**Your instructions:** Reproduce exactly the lines from the line with "for i, x_mid" through the line with "bpy.context.view_layer.update()", both included, and no other lines.

**Data block:**
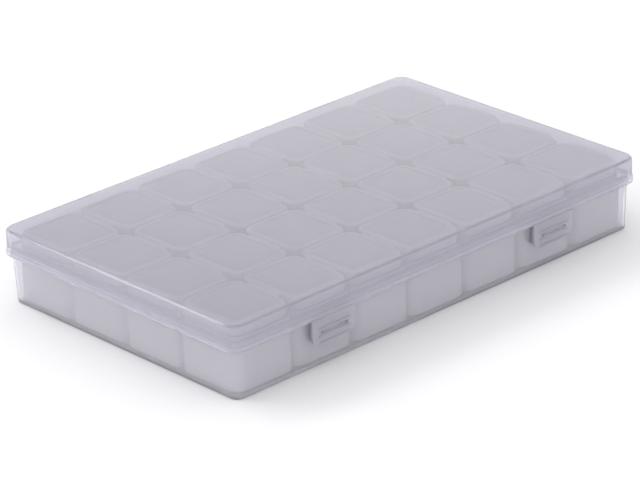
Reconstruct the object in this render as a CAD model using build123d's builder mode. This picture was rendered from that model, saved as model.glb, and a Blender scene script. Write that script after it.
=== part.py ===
# Flat sewing box of translucent moulded plastic. A hinged case holds seven lift-out trays side by side,
# and each tray is a row of four cups with its own flip lids.
# Millimetres, +Z up. The origin is the centre of the case's base face. +X runs along the case,
# -Y is the latched front and +Y the hinged back.
import os

from build123d import *

os.makedirs("parts", exist_ok=True)

# case, outside
case_length = 175.0
case_width = 108.0
case_height = 25.0
lid_corner = 4.5  # vertical corners of the lid
lid_wall = 1.2
lid_edge_round = 1.1  # between the lid's top and its skirt
skirt_z = 16.6  # lower edge of the lid's skirt
bead_height = 1.6  # thickened lower band of the skirt
bead_proud = 0.3

# case base
skirt_gap = 0.3  # all round, between the skirt and the base
base_rim_z = 19.0
base_draft = 0.6  # how much each side draws in from the rim to the foot
base_wall = 1.2
foot_round = 1.3
floor_round = 0.9
ledge_z = 15.3  # low rib that the skirt comes down towards
ledge_height = 0.8
ledge_proud = 0.5

# trays
tray_count = 7
cup_count = 4
tray_pitch = 24.0
tray_width = 23.7
cup_pitch = 25.2
cup_corner = 4.0
cup_wall = 0.9
notch_depth = 2.4  # of the notches in a tray's sides, between its rounded cups
tray_z = 1.3  # underside of a tray, just off the case's floor
tray_floor = 1.0
tray_rim_z = 19.2
tray_foot_round = 1.0
cup_floor_round = 2.2

# flip lids of the cups
flip_top_z = 23.0
flip_plate = 0.9
flip_skirt_z = 19.4
flip_wall = 0.9
flip_gap = 0.2  # between one flip lid and the next, on each side of the cup's boundary
flip_edge_round = 0.6
plug_inset = 1.4  # from the flip lid's outline to the plug ring that enters the cup
plug_wall = 0.6
plug_z = 18.2
film_radius = 0.5  # rounded edge at the film hinge
film_length = 14.0
film_gap = 0.1
rib_gap = 0.2  # between the tray's hinge rib and the flip lid's skirt

# hinge of the case lid: a clip on the lid turns on a moulded pin between two ears of the base
hinge_x = 52.0
hinge_y = 57.0
hinge_z = 13.0
pin_radius = 1.1
clip_bore_radius = 1.18
clip_radius = 2.2
clip_length = 10.0
clip_mouth = 1.9  # narrower than the pin, so the clip snaps over it
ear_radius = 2.4
ear_thickness = 2.6
ear_gap = 0.3

# latches
latch_x = 47.7
latch_width = 18.0
latch_bottom_z = 8.2
latch_film_z = 16.0
latch_thickness = 1.0
latch_gap = 0.8  # from the base's rim face to the latch's inner face
latch_corner = 2.6
window_length = 11.0
window_height = 1.3
window_z = 11.9
bar_length = 13.0
bar_height = 0.8
bar_proud = 0.35
bar_offset = 1.2  # each bar's centre above or below the window's centre
lug_length = 9.0
lug_height = 1.0
lug_gap = 0.2  # between the lug's tip and the latch

# derived places
base_length = case_length - 2 * (lid_wall + skirt_gap)
base_width = case_width - 2 * (lid_wall + skirt_gap)
base_corner = lid_corner - lid_wall - skirt_gap
tray_length = cup_count * cup_pitch
rib_inner = tray_width / 2 - cup_wall
film_x = tray_width / 2 - cup_wall / 2
film_z = flip_top_z - film_radius
flip_length = rib_inner - rib_gap + tray_width / 2
flip_shift = (rib_inner - rib_gap - tray_width / 2) / 2
flip_width = cup_pitch - 2 * flip_gap
latch_inner_y = -base_width / 2 - latch_gap
latch_outer_y = latch_inner_y - latch_thickness
tray_centres = [(i - (tray_count - 1) / 2) * tray_pitch for i in range(tray_count)]
cup_centres = [(j - (cup_count - 1) / 2) * cup_pitch for j in range(cup_count)]


def save(part, name):
    part.label = name
    export_step(part, f"parts/{name}.step")


# Case base: drafted tray-like shell with a rounded foot, a ledge under the skirt, two catch lugs in front
# and two pairs of hinge ears with their pins at the back.
with BuildPart() as case_base:
    with BuildSketch() as foot_outline:
        RectangleRounded(base_length - 2 * base_draft, base_width - 2 * base_draft, base_corner)
    with BuildSketch(Plane.XY.offset(base_rim_z)) as rim_outline:
        RectangleRounded(base_length, base_width, base_corner)
    loft()
    fillet(case_base.faces().sort_by(Axis.Z)[0].edges(), foot_round)
    with BuildSketch(Plane.XY.offset(ledge_z)) as ledge_outline:
        RectangleRounded(
            base_length + 2 * ledge_proud, base_width + 2 * ledge_proud, base_corner + ledge_proud
        )
    extrude(amount=ledge_height)
    for side in (-1, 1):
        with BuildSketch(Plane.XZ.offset(-latch_inner_y - lug_gap)) as lug_outline:
            with Locations((side * latch_x, window_z)):
                RectangleRounded(lug_length, lug_height, lug_height * 0.4)
        extrude(amount=-2.0)
        for end in (-1, 1):
            ear_x = side * hinge_x + end * (clip_length + ear_thickness + 2 * ear_gap) / 2
            with BuildSketch(Plane.YZ.offset(ear_x)) as ear_outline:
                with Locations((hinge_y, hinge_z)):
                    Circle(ear_radius)
                with Locations((base_width / 2 - 0.6, hinge_z - 1.1)):
                    Rectangle(0.6, 2 * ear_radius + 2.2)
                make_hull()
            extrude(amount=ear_thickness / 2, both=True)
        with BuildSketch(Plane.YZ.offset(side * hinge_x)) as pin_outline:
            with Locations((hinge_y, hinge_z)):
                Circle(pin_radius)
        extrude(amount=clip_length / 2 + ear_gap + ear_thickness / 2, both=True)
    with BuildSketch(Plane.XY.offset(base_wall)) as floor_outline:
        RectangleRounded(
            base_length - 2 * (base_draft + base_wall),
            base_width - 2 * (base_draft + base_wall),
            base_corner - base_wall,
        )
    with BuildSketch(Plane.XY.offset(base_rim_z)) as mouth_outline:
        RectangleRounded(
            base_length - 2 * base_wall, base_width - 2 * base_wall, base_corner - base_wall
        )
    loft(mode=Mode.SUBTRACT)
    floor_face = case_base.faces().filter_by(Plane.XY).filter_by(
        lambda face: abs(face.center().Z - base_wall) < 0.01
    )
    fillet(floor_face.edges(), floor_round)

save(case_base.part, "case_base")

# Case lid: shallow cap with a thickened band round its lower edge and two hinge clips at the back.
with BuildPart() as case_lid:
    with BuildSketch(Plane.XY.offset(skirt_z)) as cap_outline:
        RectangleRounded(case_length, case_width, lid_corner)
    extrude(amount=case_height - skirt_z)
    fillet(case_lid.faces().sort_by(Axis.Z)[-1].edges(), lid_edge_round)
    with BuildSketch(Plane.XY.offset(skirt_z)) as bead_outline:
        RectangleRounded(
            case_length + 2 * bead_proud, case_width + 2 * bead_proud, lid_corner + bead_proud
        )
    extrude(amount=bead_height)
    for side in (-1, 1):
        with BuildSketch(Plane.YZ.offset(side * hinge_x)) as clip_outline:
            with Locations((hinge_y, hinge_z)):
                Circle(clip_radius)
            with Locations((case_width / 2 - 0.4, skirt_z + 1.8)):
                Rectangle(0.8, 3.0)
            make_hull()
        extrude(amount=clip_length / 2, both=True)
        with BuildSketch(Plane.YZ.offset(side * hinge_x)) as clip_bore:
            with Locations((hinge_y, hinge_z)):
                Circle(clip_bore_radius)
            with Locations((hinge_y, hinge_z - clip_radius)):
                Rectangle(clip_mouth, 2 * clip_radius)
        extrude(amount=clip_length, both=True, mode=Mode.SUBTRACT)
    with BuildSketch(Plane.XY.offset(skirt_z)) as cap_hollow:
        RectangleRounded(
            case_length - 2 * lid_wall, case_width - 2 * lid_wall, lid_corner - lid_wall
        )
    extrude(amount=case_height - lid_wall - skirt_z, mode=Mode.SUBTRACT)
    ceiling_face = case_lid.faces().filter_by(Plane.XY).filter_by(
        lambda face: abs(face.center().Z - case_height + lid_wall) < 0.01
    )
    fillet(ceiling_face.edges(), 0.5)

save(case_lid.part, "case_lid")


# Latch: a flap that hangs from the lid's band on a film hinge. Its window goes over the base's catch lug,
# between two grip bars, and its lower edge has a finger lip.
def make_latch(x_mid):
    with BuildPart() as latch:
        with BuildSketch(Plane.XZ.offset(-latch_inner_y)) as flap_outline:
            with Locations((x_mid, (latch_bottom_z + latch_film_z) / 2)):
                Rectangle(latch_width, latch_film_z - latch_bottom_z)
            fillet(flap_outline.vertices().group_by(Axis.Y)[0], latch_corner)
        extrude(amount=latch_thickness)
        with BuildSketch(Plane.YZ.offset(x_mid)) as film_outline:
            with Locations(((latch_inner_y + latch_outer_y) / 2, latch_film_z)):
                Circle(latch_thickness / 2)
        extrude(amount=latch_width / 2, both=True)
        with BuildSketch(Plane.XZ.offset(-latch_outer_y)) as bar_outlines:
            for level in (window_z - bar_offset, window_z + bar_offset):
                with Locations((x_mid, level)):
                    RectangleRounded(bar_length, bar_height, bar_height * 0.45)
            with Locations((x_mid, latch_bottom_z + 0.4)):
                RectangleRounded(latch_width - 2 * latch_corner, 0.7, 0.3)
        extrude(amount=bar_proud)
        with BuildSketch(Plane.XZ.offset(-latch_inner_y)) as window_outline:
            with Locations((x_mid, window_z)):
                RectangleRounded(window_length, window_height, window_height * 0.45)
        extrude(amount=latch_thickness, mode=Mode.SUBTRACT)
    return latch.part


save(make_latch(-latch_x), "latch_left")
save(make_latch(latch_x), "latch_right")


# Tray: four round-cornered cups in a row, with a short hinge rib along the +X rim of each cup.
def make_tray(x_mid):
    with BuildPart() as tray:
        with BuildSketch(Plane((x_mid, 0, tray_z))) as cups_outline:
            with GridLocations(0, cup_pitch, 1, cup_count):
                RectangleRounded(tray_width, cup_pitch, cup_corner)
            Rectangle(tray_width - 2 * notch_depth, tray_length - 2 * cup_corner)
        extrude(amount=tray_rim_z - tray_z)
        fillet(tray.faces().sort_by(Axis.Z)[0].outer_wire().edges(), tray_foot_round)
        with BuildSketch(Plane((x_mid, 0, tray_rim_z))) as cup_mouths:
            with GridLocations(0, cup_pitch, 1, cup_count):
                RectangleRounded(
                    tray_width - 2 * cup_wall, cup_pitch - 2 * cup_wall, cup_corner - cup_wall
                )
        extrude(amount=-(tray_rim_z - tray_z - tray_floor), mode=Mode.SUBTRACT)
        cup_floors = tray.faces().filter_by(Plane.XY).filter_by(
            lambda face: abs(face.center().Z - tray_z - tray_floor) < 0.01
        )
        fillet(cup_floors.edges(), cup_floor_round)
        with BuildSketch(Plane((x_mid + film_x, 0, tray_rim_z))) as rib_outlines:
            with GridLocations(0, cup_pitch, 1, cup_count):
                Rectangle(cup_wall, film_length)
        extrude(amount=film_z - film_radius - film_gap - tray_rim_z)
    return tray.part


# Flip lid: a round-cornered cap with a plug ring inside, and a strap over the tray's rib to the film hinge.
def make_flip_lid(x_mid, y_mid):
    with BuildPart() as flip_lid:
        with BuildSketch(Plane((x_mid + flip_shift, y_mid, flip_skirt_z))) as flip_outline:
            RectangleRounded(flip_length, flip_width, cup_corner)
        extrude(amount=flip_top_z - flip_skirt_z)
        fillet(flip_lid.faces().sort_by(Axis.Z)[-1].edges(), flip_edge_round)
        with BuildSketch(Plane((x_mid + flip_shift, y_mid, flip_skirt_z))) as flip_hollow:
            RectangleRounded(
                flip_length - 2 * flip_wall, flip_width - 2 * flip_wall, cup_corner - flip_wall
            )
        extrude(amount=flip_top_z - flip_plate - flip_skirt_z, mode=Mode.SUBTRACT)
        with BuildSketch(Plane((x_mid + flip_shift, y_mid, plug_z))) as plug_outline:
            RectangleRounded(
                flip_length - 2 * plug_inset, flip_width - 2 * plug_inset, cup_corner - plug_inset
            )
            RectangleRounded(
                flip_length - 2 * (plug_inset + plug_wall),
                flip_width - 2 * (plug_inset + plug_wall),
                cup_corner - plug_inset - plug_wall,
                mode=Mode.SUBTRACT,
            )
        extrude(amount=flip_top_z - flip_plate / 2 - plug_z)
        with BuildSketch(Plane.XZ.offset(-y_mid)) as strap_outline:
            with Locations((x_mid + film_x, film_z)):
                Circle(film_radius)
            with Locations((x_mid + film_x - 1.0, flip_top_z - flip_plate / 2)):
                Rectangle(2.0, flip_plate)
        extrude(amount=film_length / 2, both=True)
    return flip_lid.part


for i, x_mid in enumerate(tray_centres, start=1):
    save(make_tray(x_mid), f"tray_{i}")
    for j, y_mid in enumerate(cup_centres, start=1):
        save(make_flip_lid(x_mid, y_mid), f"flip_lid_{i}_{j}")
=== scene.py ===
import bmesh
import bpy
import math
from mathutils import Matrix, Vector


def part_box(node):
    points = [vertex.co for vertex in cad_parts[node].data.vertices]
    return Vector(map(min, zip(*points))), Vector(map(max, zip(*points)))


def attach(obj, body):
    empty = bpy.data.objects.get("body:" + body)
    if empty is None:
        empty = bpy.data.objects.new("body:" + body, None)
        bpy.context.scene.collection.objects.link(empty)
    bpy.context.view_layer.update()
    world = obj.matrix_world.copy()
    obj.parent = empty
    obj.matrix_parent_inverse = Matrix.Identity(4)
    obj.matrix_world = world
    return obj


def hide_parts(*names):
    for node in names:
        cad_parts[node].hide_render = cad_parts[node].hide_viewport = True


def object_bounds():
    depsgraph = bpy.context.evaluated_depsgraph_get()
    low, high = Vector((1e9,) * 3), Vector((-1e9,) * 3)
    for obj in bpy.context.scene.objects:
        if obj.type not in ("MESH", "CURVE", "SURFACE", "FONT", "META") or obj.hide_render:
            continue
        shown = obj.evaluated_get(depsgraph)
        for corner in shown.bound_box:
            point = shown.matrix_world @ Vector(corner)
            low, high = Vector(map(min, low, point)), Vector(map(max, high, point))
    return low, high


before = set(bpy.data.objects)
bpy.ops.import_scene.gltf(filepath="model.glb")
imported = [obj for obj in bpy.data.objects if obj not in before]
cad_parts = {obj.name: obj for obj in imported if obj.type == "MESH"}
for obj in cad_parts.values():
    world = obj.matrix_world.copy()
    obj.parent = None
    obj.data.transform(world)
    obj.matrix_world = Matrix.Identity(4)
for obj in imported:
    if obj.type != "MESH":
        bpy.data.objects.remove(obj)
cadLow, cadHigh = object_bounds()
mm = 0.001
tiny = 0.01 * mm  # how closely a point has to lie to count as being on a plane
past = 1.0 * mm  # how far a cutter reaches beyond the face that it cuts
roundSteps = 40  # sides of a round that the eye can come close to
steep = 0.9  # share of a direction above which it counts as upright
print("frame loaded")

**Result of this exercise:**
for i, x_mid in enumerate(tray_centres, start=1):
    save(make_tray(x_mid), f"tray_{i}")
    for j, y_mid in enumerate(cup_centres, start=1):
        save(make_flip_lid(x_mid, y_mid), f"flip_lid_{i}_{j}")
=== scene.py ===
import bmesh
import bpy
import math
from mathutils import Matrix, Vector


def part_box(node):
    points = [vertex.co for vertex in cad_parts[node].data.vertices]
    return Vector(map(min, zip(*points))), Vector(map(max, zip(*points)))


def attach(obj, body):
    empty = bpy.data.objects.get("body:" + body)
    if empty is None:
        empty = bpy.data.objects.new("body:" + body, None)
        bpy.context.scene.collection.objects.link(empty)
    bpy.context.view_layer.update()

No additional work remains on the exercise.